South Korea is rewriting its definition of state assets to include cryptocurrencies, virtual assets, and intellectual property. The Ministry of Economy and Finance unveiled the plan on July 15 as part of the government's second-half economic strategy, proposing a National Asset Basic Act that would govern roughly 1,400 trillion won ($940 billion) in public holdings.
What the new law covers
The bill would replace the State Property Act of 1950, a framework designed for physical assets like land and buildings. Under the new model, digital assets are treated as long-term national wealth rather than a risk to be managed. The government also plans to tokenize state-owned real estate through security tokens, letting citizens invest and share returns. A pilot for tokenized government bonds linked to the Bank of Korea's CBDC infrastructure is scheduled for 2027. The new model prioritizes value creation over simple custody of public property — a shift from the old approach of just holding and maintaining.
Why now
South Korea handles an estimated 15% to 20% of global crypto trading volume, with over 18 million local participants. But the market is shifting. Average monthly KRW trading volume fell 21.7% from 125.2 trillion won in Q4 2025 to 98.1 trillion won in Q1 2026, according to CoinGecko data. Authorities attribute the decline to capital moving from retail speculation toward institutional settlement infrastructure. The new asset law aligns with that trend — treating digital holdings as part of the national balance sheet rather than a fringe activity.
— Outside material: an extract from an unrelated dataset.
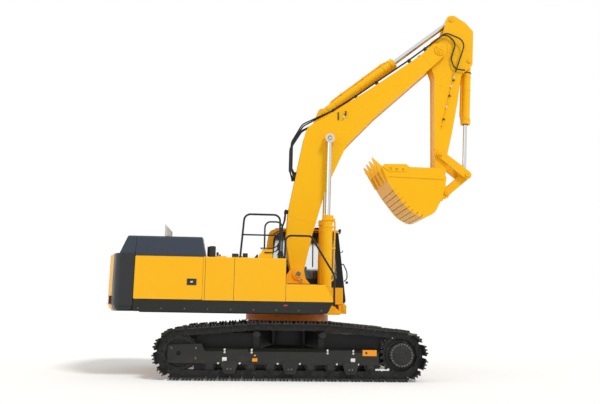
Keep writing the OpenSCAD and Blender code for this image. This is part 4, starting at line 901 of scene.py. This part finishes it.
def rear_lamp(bm, grow, out_low, out_high):
    """A box on the slanting rear corner of the counterweight, right side."""
    a, b = Vector((-3385, -1130)), Vector((-3440, -960))
    along = (b - a).normalized()
    out = Vector((-along.y, along.x))
    a, b = a - along * grow, b + along * grow
    ends = [a + out * out_low, b + out * out_low, b + out * out_high, a + out * out_high]
    skin(bm, [[bm.verts.new(mm(p.x, p.y, z)) for p in ends] for z in (1345 - grow, 1465 + grow)])


def hood_trim(bm):
    """Ribs pressed in the engine hood."""
    for x in range(-2690, -2040, 80):
        slab(bm, [(x, 2598), (x + 46, 2598), (x + 40, 2612), (x + 6, 2612)], 120, 820)


def hood_handles(bm):
    for y in (300, 900):
        low, high = (-2850, y - 70), (-2850, y + 70)
        bent(bm, [(*low, 2596), (*low, 2640), (*high, 2640), (*high, 2596)], 26, 9)


def deck_boxes(bm):
    """Air cleaner box, filter heads and cable tray behind the cab, seen over the tanks."""
    fins = [((x, -1280, 2250), (x + 5, -1090, 2430)) for x in range(-1600, -1560, 9)]
    boxes(
        ((-1560, -1290, 2236), (-1452, -1080, 2440)), *fins, ((-1600, -1275, DECK_TOP), (-1440, -1095, 2240)),
        ((-1430, -1230, 2226), (-1390, -1150, 2330)), ((-1380, -1230, 2226), (-1350, -1150, 2290)),
        ((-1130, -1380, 2226), (-1010, -1180, 2300)), ((-1000, -1360, 2226), (-940, -1200, 2256)),
        ((-930, -1380, 2226), (-836, -1180, 2310)))(bm)
    slab(bm, [(-716, 2226), (-640, 2226), (-640, 2296), (-660, 2296)], -1360, -1300)


def deck_yellow(bm):
    """The painted boxes on the tank top."""
    block(bm, (-1420, -1330, DECK_TOP), (-1240, -1080, 2252))
    block(bm, (-1120, -1400, DECK_TOP), (-840, -1160, 2232))
    slab(bm, [(-640, DECK_TOP), (-372, DECK_TOP), (-372, 2396), (-560, 2396), (-584, 2330), (-620, 2290)],
         -1390, -1180)


def deck_bars(bm):
    """Grab bars over the painted box."""
    for x, z in ((-500, 2330), (-600, 2412)):
        bent(bm, [(x, -1400, z), (-380, -1400, z), (-300, -1380, z + 30), (-240, -1370, z + 120)], 40, 11)
    block(bm, (-520, -1412, 2322), (-500, -1388, 2340))
    block(bm, (-590, -1412, 2390), (-570, -1380, 2420))


def tread_plates(bm):
    """Anti-slip strips on the walkways, raised rows of lugs."""
    for x0, x1, y0, y1 in ((-1040, -450, -1130, -780), (-1560, -1120, -1000, -780), (-1560, -560, 720, 1400)):
        block(bm, (x0, y0, DECK_TOP - 1), (x1, y1, DECK_TOP + 4))
        for x in range(x0 + 30, x1 - 29, 60):
            for y in range(y0 + 30, y1 - 29, 60):
                turned(bm, (x, y, DECK_TOP + 3), (x, y, DECK_TOP + 9), [(0, 12), (5, 9)], 8)


def exhaust_trim(bm):
    """The flange and the clamp at the stack's foot, and the stays beside it."""
    turned(bm, (-2487, -640, 2596), (-2487, -640, 2640), [(0, 120), (6, 120), (10, 92), (44, 92)], 40)
    turned(bm, (-2430, -600, 2600), (-2430, -600, 2680), [(0, 82), (76, 82), (80, 76)], 40)
    for k in range(3):
        block(bm, (-2440 + k * 26, -700, 2600), (-2426 + k * 26, -660, 2640 + 14 * k))


# A paddle latch in its dish on the right service door
build("right_door_latch", "service_door_right", black_plastic, boxes(
    ((-1937, FLANK - 6, 1694), (-1762, FLANK + 4, 1812)),
    ((-1925, FLANK - 9, 1706), (-1774, FLANK - 5, 1712)),
    ((-1925, FLANK - 9, 1794), (-1774, FLANK - 5, 1800))), 3)
build("right_door_paddle", "service_door_right", zinc_steel, boxes(
    ((-1872, FLANK - 15, 1738), (-1826, FLANK - 5, 1768))), 3)
build("left_door_louvres", "service_door_left", house_yellow, door_louvres, 4)
build("skirt_pressings", "upper", charcoal_enamel, boxes(
    ((-2885, FLANK - 3, 1232), (640, FLANK + 1, 1240)),
    ((-2885, FLANK - 3, 1392), (690, FLANK + 1, 1400))), 2, True)
bolts_both("skirt_bolts", "upper", [(x, FLANK, 1262) for x in range(-2800, 600, 420)], 0.55)
build("side_reflectors", "upper", red_lens, boxes(((-142, FLANK - 5, 1338), (-76, FLANK, 1362))), 2, True)
build("rear_lamp_cases", "upper", black_plastic, lambda bm: rear_lamp(bm, 14, -40, 14), 4, True)
build("rear_lamps", "upper", red_lens, lambda bm: rear_lamp(bm, 0, 10, 22), 5, True)
build("hood_louvres", "engine_hood", slate_enamel, hood_trim, 4)
build("hood_handles", "engine_hood", pipe_enamel, hood_handles)
build("deck_black_boxes", "upper", black_plastic, deck_boxes, 4)
build("deck_painted_boxes", "upper", house_yellow, deck_yellow, 8)
build("deck_grab_bars", "upper", pipe_enamel, deck_bars)
build("tread_plates", "upper", pipe_enamel, tread_plates)
build("exhaust_collar", "upper", pipe_enamel, exhaust_trim)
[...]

It's a bet that crypto's role in the economy is maturing, not fading.
Parallel regulatory push
Separately, lawmakers are advancing the Digital Asset Basic Act for won-pegged stablecoins and reviewing amendments to the Capital Markets Act that would enable spot crypto ETFs. A legal framework for cross-border stablecoin transactions is also in development. These moves, combined with the state asset reclassification, signal a coordinated effort to embed crypto into the formal economy. The timing isn't accidental — the government wants a coherent rulebook before the tokenized bond pilot goes live next year.
What's still unclear
Implementation details remain pending. The government hasn't said how it would acquire, custody, or value digital holdings under the new law. Those questions will need answers before the National Asset Basic Act can take effect — and before the tokenized bond pilot goes live next year. For now, the plan is a statement of intent. The hard part comes next.